On 18 June 2023, the Swiss voted on climate protection in their country. In the city of Bellinzona, voters received ballot information with the most important pro and con arguments formulated by randomly selected citizens.
In Switzerland, referendums are a central pillar of democracy. Three to four times a year, citizens have the opportunity to cast their vote at communal, cantonal and federal level. In this way, they decide directly on important political proposals.
A democratic challenge
According to the website of the democracy project "Demoscan", it takes time and is a (democratic) challenge for many people to inform themselves about sometimes extremely complex proposals and to form their own opinion.
Various studies showed that the official voting documents were too complicated for many voters or that they did not feel confident enough to vote. In addition, voting campaigns today are conducted in a more emotional way, which makes it even more difficult to form neutral opinions.
Strengthening the formation of public opinion
The Demoscan project aims to strengthen public opinion-forming in the run-up to a referendum. Demoscan brings together randomly selected citizens who are as representative as possible. Over the course of four days, they deal intensively with a referendum proposal.
Proponents and opponents of the measure present their arguments and are questioned by the citizens. In addition, independent experts provide information and answer the panel's questions.
Transparency and neutrality
Throughout the process, the panellists deliberate on the information received, the underlying values and the different perspectives. The process is conducted as transparently as possible. Neutrality is guaranteed by a professional and independent moderator.
Towards the end, citizens write a two-page letter with the most important information about the bill, the three most important arguments for the bill and the three most important arguments against the bill. This citizens' letter is then made available to the voting population to help them form their opinion.
Oregon as a model
Such citizens' juries set up in the run-up to referendums are modelled on a procedure that existed in the US state of Oregon from 2008 - 2016 under the name "Citizens' Initiative Review". The procedure is transparent and its neutrality is guaranteed by the impartiality of the moderators.
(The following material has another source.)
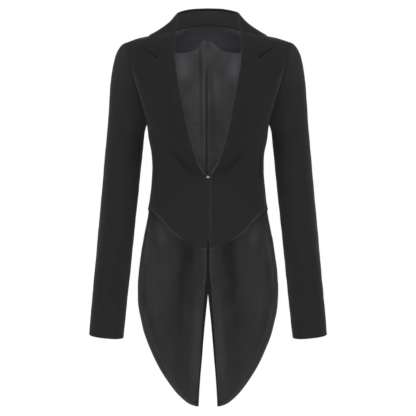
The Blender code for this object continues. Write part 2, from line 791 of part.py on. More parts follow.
def collar_stand():
    """The stand's seen side faces the neck; it stands on the neck seam inside the panels."""
    def half(share, t):
        seam, fold, _, _ = collar_points(share)
        inward = Vector((-seam.x, -seam.y * 0.8, 0.0)).normalized()
        foot = seam + inward * (CLOTH + STAND_INSIDE) + Vector((0.0, 0.0, STAND_LIFT))
        head = fold + inward * SEAM - Vector((0.0, 0.0, FOLD_RADIUS + STAND_UNDER_FOLD))
        head.z = max(head.z, foot.z + STAND_LEAST)
        return foot + (head - foot) * t
    wall("collar_stand", CLOTH_LOOK,
         *shell(both_sides(half), collar_stations()[STAND_SHORT:-STAND_SHORT], steps(3), CLOTH))


def on_fold(fold, away, turn):
    """Point of the fold's round outer side."""
    return fold + FOLD_RADIUS * (away * (1 + math.cos(turn)) + Vector((0.0, 0.0, math.sin(turn) - 1)))


def collar_fall():
    """The fall goes over the fold and down to its edge on the shoulders."""
    def half(share, t):
        _, fold, edge, _ = collar_points(share)
        away = Vector((edge.x - fold.x, edge.y - fold.y, 0.0)).normalized()
        if t < FOLD_SHARE:
            return on_fold(fold, away, FOLD_START + (FOLD_END - FOLD_START) * t / FOLD_SHARE)
        start = on_fold(fold, away, FOLD_END)
        fullness = (edge - start).length * FALL_FULLNESS
        leave = (away - Vector((0.0, 0.0, 1.0))).normalized() * fullness
        arrive = ((edge - start).normalized() + away * FALL_SETTLE).normalized() * fullness
        return lifted(blend(start, leave, edge, arrive, (t - FOLD_SHARE) / (1 - FOLD_SHARE)))
    wall("collar_fall", CLOTH_LOOK, *shell(both_sides(half), collar_stations(), FALL_COLUMNS, CLOTH))


def lifted(point):
    """The point, raised where it would sink into the shoulders."""
    angle, level = from_above(point.x, point.y)
    normal = form_normal(angle, level)
    least = form(angle, level).z + (FALL_LIFT + CLOTH) / max(normal.z, STEEPEST)
    return Vector((point.x, point.y, max(point.z, least)))


# ---- sleeves ----
ring_at = curve([(-row.height, row.inner, row.outer, row.front, row.back) for row in SLEEVE_RINGS])


def ring_point(turn, height):
    """Point of the sleeve: turn 0 is the outer side, a quarter turn the front."""
    inner_side, outer_side, front, back = ring_at(-height)
    side_radius = (outer_side - inner_side) / 2
    depth_radius = (back - front) / 2
    x = side_radius * signed_power(math.cos(turn))
    y = -depth_radius * signed_power(math.sin(turn))
    middle = Vector(((outer_side + inner_side) / 2, (back + front) / 2, height))
    return middle + Vector((x, y, SLEEVE_LEAN * x + SLEEVE_PITCH * y))


def armhole_point(turn):
    """Point of the armhole seam facing the same way as the sleeve's turn."""
    share = (turn % math.tau) / math.pi
    if share <= 1.0:
        return form(*armhole_front(share)) + Vector((0.0, -SEAM / 2, 0.0))
    return form(*armhole_back(2.0 - share)) + Vector((0.0, SEAM / 2, 0.0))


def sleeve_point(share, turn):
    """Sleeve surface: share 0 at the armhole, CAP_SHARE at the first ring, 1 at the cuff."""
    first = SLEEVE_RINGS[0].height
    if share >= CAP_SHARE:
        return ring_point(turn, first + (CUFF - first) * (share - CAP_SHARE) / (1 - CAP_SHARE))
    start = armhole_point(turn)
    end = ring_point(turn, first)
    span = (end - start).length
    low = 0.5 - 0.5 * math.cos(turn)
    down = CAP_DOWN[0] + (CAP_DOWN[1] - CAP_DOWN[0]) * low
    leave = Vector((CAP_FULLNESS * (1 - 0.9 * low), -CAP_FORWARD * math.sin(turn), -down))
    leave *= min(1.0, span / CAP_SPAN)
    arrive = (ring_point(turn, first - 10.0) - end).normalized() * span * CAP_ARRIVE
    return blend(start + leave.normalized() * CAP_OUTSIDE, leave, end, arrive, share / CAP_SHARE)


def sleeve_inward(share, turn, step=0.004, swing=0.01):
    """Direction from the sleeve's surface into the sleeve."""
    down = sleeve_point(min(share + step, 1.0), turn) - sleeve_point(max(share - step, 0.0), turn)
    around = sleeve_point(share, turn + swing) - sleeve_point(share, turn - swing)
    return down.cross(around).normalized()


def sleeves():
    """Top and under sleeve, which meet at the front and back sleeve seams, each in its bands."""
    rows = [CAP_SHARE * each for each in steps(CAP_ROWS)]
    rows += [CAP_SHARE + (1 - CAP_SHARE) * each for each in steps(ARM_ROWS)[1:]]
    seam = math.radians(SLEEVE_SEAM)
    step = math.pi / ARMHOLE_STEPS
    gap = SEAM * (1 - CAP_SHARE) / (SLEEVE_RINGS[0].height - CUFF)
    for bands, first, last in ((TOP_BANDS, -seam, seam), (UNDER_BANDS, seam, math.tau - seam)):
        turns = [first + step * each for each in range(round((last - first) / step) + 1)]
        turns[0] += SLEEVE_GAP
        turns[-1] -= SLEEVE_GAP
        for band in bands:
            shares = rows[band.first:band.last + 1]
            if band.first:
                shares[0] += gap
            seen, back = [], []
            for share in shares:
                seen.append([sleeve_point(share, turn) for turn in turns])
                back.append([point + sleeve_inward(share, turn) * CLOTH
                             for point, turn in zip(seen[-1], turns)])
            wall_pair(band.name, CLOTH_LOOK, seen, back)


# ---- hook and eye ----
def wire(name, points, look):
    """Bent round wire through points in millimetres."""
    path = bpy.data.curves.new(name, "CURVE")
    path.dimensions = "3D"
    path.bevel_depth = WIRE * MM
    path.bevel_resolution = 2
    path.use_fill_caps = True
    spline = path.splines.new("POLY")
    spline.points.add(len(points) - 1)
    for slot, point in zip(spline.points, points):
        slot.co = (*(point * MM), 1.0)
    made = bpy.data.objects.new(name, path)
    bpy.context.collection.objects.link(made)
    path.materials.append(material(name, *look))
    made.parent = bpy.data.objects["tailcoat"]
    return made


def hook_and_eye():
    """The hook's bill reaches from the right front over the bar of the eye on the left front."""
    height = BREAK - HOOK_DROP
    face = form(*on_front(CLOTH, height)).y - SEAM / 2 - HOOK_LIFT - WIRE
    bill = face - 2 * WIRE - SEAM
    loop = []
    for share in steps(8):
        turn = math.pi * (1.5 - share)
        loop.append(Vector((EYE_MIDDLE + EYE_RADIUS * math.cos(turn), face,
                            height + EYE_RADIUS * math.sin(turn))))
    legs = [Vector((EYE_LEG, face, height - EYE_RADIUS)), Vector((EYE_LEG, face, height + EYE_RADIUS))]
    wire("eye", [legs[0], *loop, legs[1]], METAL_LOOK)
    half = [(HOOK_LEG, face), (HOOK_BEND[0], face), (HOOK_BEND[1], bill), (HOOK_BILL, bill)]
    low = [Vector((across, depth, height - HOOK_RADIUS)) for across, depth in half]
    high = [Vector((across, depth, height + HOOK_RADIUS)) for across, depth in reversed(half)]
    wire("hook", [*low, Vector((HOOK_TIP, bill, height)), *high], METAL_LOOK)


def main():
    """Clear the scene and build the coat."""
    for each in list(bpy.data.objects):
        bpy.data.objects.remove(each, do_unlink=True)
    coat = bpy.data.objects.new("tailcoat", None)
    bpy.context.collection.objects.link(coat)
    fronts()
    backs()
    tails()
    neck_facing()
    back_linings()
    lapels()
    collar_stand()
    collar_fall()
    sleeves()
    hook_and_eye()


main()
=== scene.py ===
"""Looks of the tailcoat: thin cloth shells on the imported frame, its linings, hook, thread and studio.

Frame: the front faces -Y, +X is the wearer's left, +Z is up, the origin is between the shoulders.
Sizes are in millimetres until a mesh is made. A place on the coat is an angle and a level of one
body form, as in the part's own source; here its walls are finer, creased and rounded at their edges.
"""
import math
from collections import namedtuple
from functools import partial, reduce

import bpy
import numpy as np
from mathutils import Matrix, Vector

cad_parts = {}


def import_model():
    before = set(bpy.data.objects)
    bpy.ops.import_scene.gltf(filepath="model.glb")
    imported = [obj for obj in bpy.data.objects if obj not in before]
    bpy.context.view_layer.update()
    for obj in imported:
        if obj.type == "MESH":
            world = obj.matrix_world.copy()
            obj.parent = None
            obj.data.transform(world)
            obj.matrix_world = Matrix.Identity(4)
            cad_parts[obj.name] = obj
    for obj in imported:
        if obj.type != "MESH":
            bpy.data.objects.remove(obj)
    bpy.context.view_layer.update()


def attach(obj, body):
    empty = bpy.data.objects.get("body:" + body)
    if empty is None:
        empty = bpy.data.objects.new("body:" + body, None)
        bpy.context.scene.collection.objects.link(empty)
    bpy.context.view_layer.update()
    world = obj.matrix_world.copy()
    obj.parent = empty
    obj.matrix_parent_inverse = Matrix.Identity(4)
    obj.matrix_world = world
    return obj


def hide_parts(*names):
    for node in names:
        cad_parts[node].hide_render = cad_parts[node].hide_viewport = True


MM = 0.001
SIDES = {"left": 1.0, "right": -1.0}    # the wearer's, with the sign of x there
FRONT, BEHIND = -1, 1   # views of the body form, with the sign of its levels there
BACKS = ("back_left", "back_right")
STEP = 0.004            # difference in share that gives a surface its directions


def table(kind, *rows):
    """Rows of numbers with named columns."""
    return [kind(*row) for row in rows]


# ---- driving sizes, mm ----
CLOTH = 2.0             # main cloth with its interlining
FACING = 1.2            # self cloth behind the back neck
LINING = 1.0            # satin
LAYER = 1.1             # air between two layers
FACING_GAP = 2.4        # air behind the facing, and where it is sewn to the neck
FACING_SEWN = 0.5
LINING_GAP = 0.3        # between a tail and its lining
LINING_PUFF = 0.9       # and how much further it stands off where it is full
POWER = 2.0 / 2.3       # a section is a rounded oval: exponent 2.3, where 2 is an ellipse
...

The procedure has already been carried out in several US states, in Finland and in Switzerland.
At the Demoscan Citizens' Jury in Bellinzona, 22 citizens met over two weekends (25/26 March and 1-2 April) ) to discuss the new federal law on climate change targets, innovation and strengthening energy security.
Information gathering and report
"On the first weekend, the members of the Citizens' Jury will have the opportunity to study the issue, hear the opinions of supporters and opponents of the new law and engage in dialogue with a panel of experts," says a statement from the city. "The second weekend, on the other hand, is dedicated to deliberations and the preparation of a report that will be sent to all voters in Bellinzona so that they can form an opinion on the federal vote."
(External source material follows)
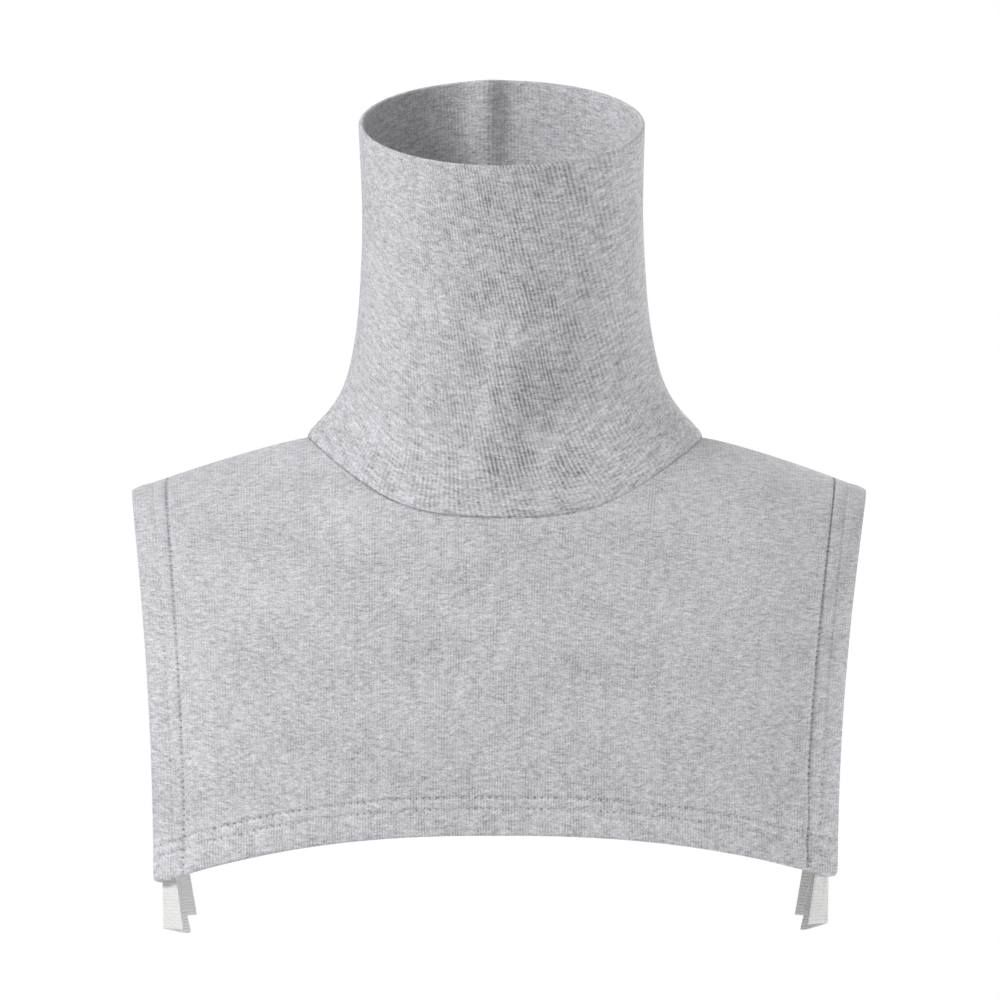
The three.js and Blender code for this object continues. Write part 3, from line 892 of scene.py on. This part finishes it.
def roundCorner(aside, below, radius):
    # Carries the square between two edges onto a quarter disc.
    u = np.clip(1 - aside / radius, 0, 1)
    v = np.clip(1 - below / radius, 0, 1)
    inU = u - u * np.sqrt(1 - v * v / 2)
    inV = v - v * np.sqrt(1 - u * u / 2)
    return aside + radius * inU, below + radius * inV


def panelSpot(side, across, share):
    # A column of cloth starts on the neck seam or the shoulder line, fans out and ends at the hem.
    turn = np.clip(across / body["neckShare"], -1, 1) * quarterTurn
    neckAcross, neckAngle = neckSeamSpot(side, turn)
    onNeck = np.abs(across) <= body["neckShare"]
    out = np.clip((np.abs(across) - body["neckShare"]) / (1 - body["neckShare"]), 0, 1)
    topAcross = np.where(onNeck, neckAcross, np.sign(across) * mix(neckEdge, 1, out))
    topAngle = np.where(onNeck, neckAngle, 0)
    return mix(topAcross, across, share ** body["fanBend"]), mix(topAngle, quarterTurn, share)


def panelTopFacing(side, across):
    # The way the cloth faces along its top edge: the neck seam's, then the shoulder seam's.
    turn = np.clip(across / body["neckShare"], -1, 1) * quarterTurn
    atNeck = neckSeamFacing(turn if side["facing"] < 0 else math.pi - turn)
    slope = body["shoulderDrop"] / ((body["shoulderWidth"] - body["neckSeamWidth"]) / 2)
    atShoulder = unit(np.stack([np.sign(across) * slope, 0 * across, 1 + 0 * across], -1))
    out = smoothStep(body["neckShare"], body["neckShare"] + panel["facingTurn"], np.abs(across))
    return unit(mix(atNeck, atShoulder, out[..., None]))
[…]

The deliberations of the Citizens' Jury were open to the public. Interested parties could listen in but not participate in the discussions.
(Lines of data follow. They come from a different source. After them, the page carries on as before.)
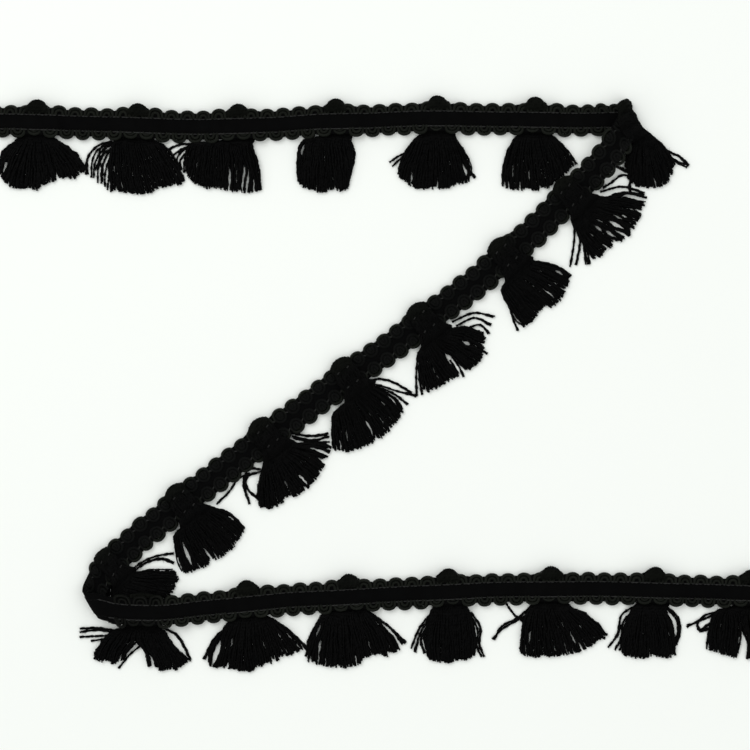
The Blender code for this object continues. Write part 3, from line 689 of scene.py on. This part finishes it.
def lines_object(name, lines):
    """Drawn lines in millimetres, each a row of points, girth, facing and a share of painted light or shade."""
    sized = [(len(line[0]), line) for line in lines]
    points = np.vstack([line[0] for line in lines]) * MM
    girth = np.concatenate([np.broadcast_to(line[1], size) for size, line in sized]) * MM
    facing = np.vstack([np.broadcast_to(line[2], (size, 3)) for size, line in sized])
    painted_light = np.concatenate([np.broadcast_to(line[3], size) for size, line in sized])
    edges = []
    start = 0
    for size, _ in sized:
        edges += [(index, index + 1) for index in range(start, start + size - 1)]
        start += size
    mesh = bpy.data.meshes.new(name)
    mesh.from_pydata(points.tolist(), edges, [])
    for kept, kind, field, values in (
        ("girth", "FLOAT", "value", girth), ("painted_light", "FLOAT", "value", painted_light),
        ("facing", "FLOAT_VECTOR", "vector", facing),
    ):
        attribute = mesh.attributes.new(kept, kind, "POINT")
        attribute.data.foreach_set(field, values.astype(np.float32).ravel())
    return placed(name + "_lines", mesh)


def grown(name, lines, tree, sizes, material):
    """The plain mesh that a tree grows on drawn lines, nowhere below the floor."""
    drawn = lines_object(name, lines)
    modifier = drawn.modifiers.new("grow", "NODES")
    modifier.node_group = tree.tree
    for key, value in {**sizes, "Material": material}.items():
        modifier[tree.names[key]] = value
    graph = bpy.context.evaluated_depsgraph_get()
    mesh = bpy.data.meshes.new_from_object(drawn.evaluated_get(graph))
    mesh.name = name
    for corner in mesh.vertices:
        corner.co.z = max(corner.co.z, FLOOR_CLEAR)
    bpy.data.objects.remove(drawn, do_unlink=True)
    return placed(name, mesh)


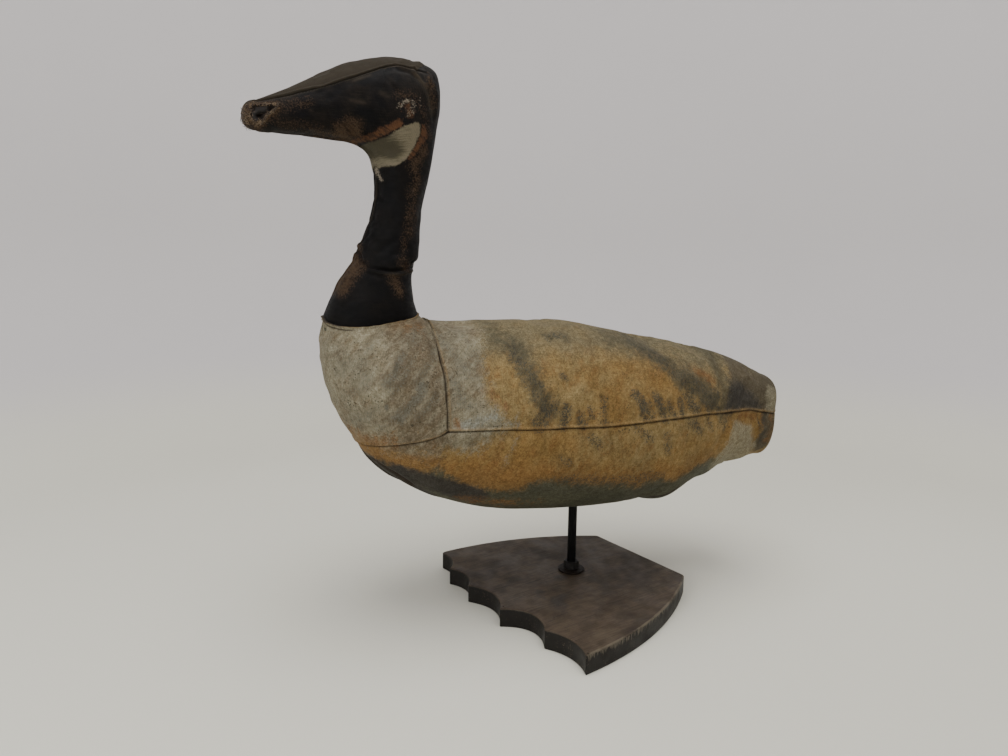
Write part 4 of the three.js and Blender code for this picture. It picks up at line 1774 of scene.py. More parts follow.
def read(grid: Array, i: Array, j: Array) -> Array:
    """Values of a grid between its points, where the columns go round.

    Args:
        grid: Numbers or vectors at rows and columns.
        i: Places along the rows.
        j: Places along the columns.

    Returns:
        The value at each place.
    """
    r = np.clip(np.floor(i).astype(int), 0, grid.shape[0] - 2)
    c = np.floor(j).astype(int)
    u, v = i - r, j - c
    if grid.ndim == 3:
        u, v = u[:, None], v[:, None]
    n = (c + 1) % grid.shape[1]
    c = c % grid.shape[1]
    before, after = (grid[r, k] * (1 - u) + grid[r + 1, k] * u for k in (c, n))
    return before * (1 - v) + after * v


def sew(
    name: str, skin: Skin, paths: Sequence[Array], masks: Mapping[str, Array], hand: Hand, finish: Material,
    slot: Slot, lift: float, **sizes: float,
) -> None:
    """Sews stitches along paths over a skin's grid.

    Args:
        name: Name of the piece.
        skin: The canvas skin.
        paths: For each seam, the row and column places of its points, as two columns of numbers.
        masks: The skin's paint masks, which the stitches take over.
        hand: The trees.
        finish: The canvas's finish.
        slot: The canvas's slot; not used.
        lift: Height of the stitches over the cloth, in millimetres.
        **sizes: Values of the stitches' sizes.
    """
    normals = skin.normals()
    chains: list[Array] = []
    stored: dict[str, list[Array]] = {"outward": [], **{key: [] for key in masks}}
    for path in paths:
        i = np.interp(path[:, 0], skin.rows, np.arange(len(skin.rows)))
        j = np.interp(path[:, 1], skin.columns, np.arange(len(skin.columns)))
        chains.append(read(skin.points, i, j) + read(normals, i, j) * lift)
        for key, parts in stored.items():
            parts.append(read(normals if key == "outward" else masks[key], i, j))
    piece = hand.stitches.grow(name, chain_mesh(name, chains, stored), finish, **sizes)
    dress(piece)


def dress(piece: Piece, material: Material | None = None, node: str | None = None) -> None:
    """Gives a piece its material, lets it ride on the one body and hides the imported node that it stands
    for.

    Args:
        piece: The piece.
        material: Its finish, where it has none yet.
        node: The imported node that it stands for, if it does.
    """
    if material is not None:
        piece.data.materials.clear()
        piece.data.materials.append(material)
    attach(piece, "root")
    if node is not None:
        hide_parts(node)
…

The main objective of Demoscan is to "involve people who do not normally go to the ballot box and thus increase citizens' interest in political life". This approach has been successful. In the cities where this project has already been tested, the people who received the Citizens' Jury report were, on the one hand, more willing to participate in the voting in question and, on the other hand, they were also better informed about the issue in question.
The participants of the Citizens' Jury in Bellinzona had already been drawn in 2022. After an initial letter was sent to 2,000 randomly selected residents aged 16 and over, 139 of them had made themselves available for the citizens' jury. In a second draw, a group of 22 participants was formed, which is a reflection of the population by taking into account gender, age, education and political views.
For this Demoscan project, the City of Bellinzona has been collaborating with the University of Geneva. The research project was funded by the Swiss National Science Foundation (SNSF) and conducted by a team of scientists led by Professor Nenad Stojanović from the University of Geneva.
The project took place for the first time in November 2019 in the city of Sion. In September 2021, there was a second trial in the canton of Geneva. In addition to Belinzona, the canton of Aargau is another location for the participation procedure in 2023. The procedures in Switzerland are scientifically accompanied by researchers from the Universities of Geneva and Zurich. The aim of the study is to test the effectiveness and usefulness of Demoscan in the Swiss context.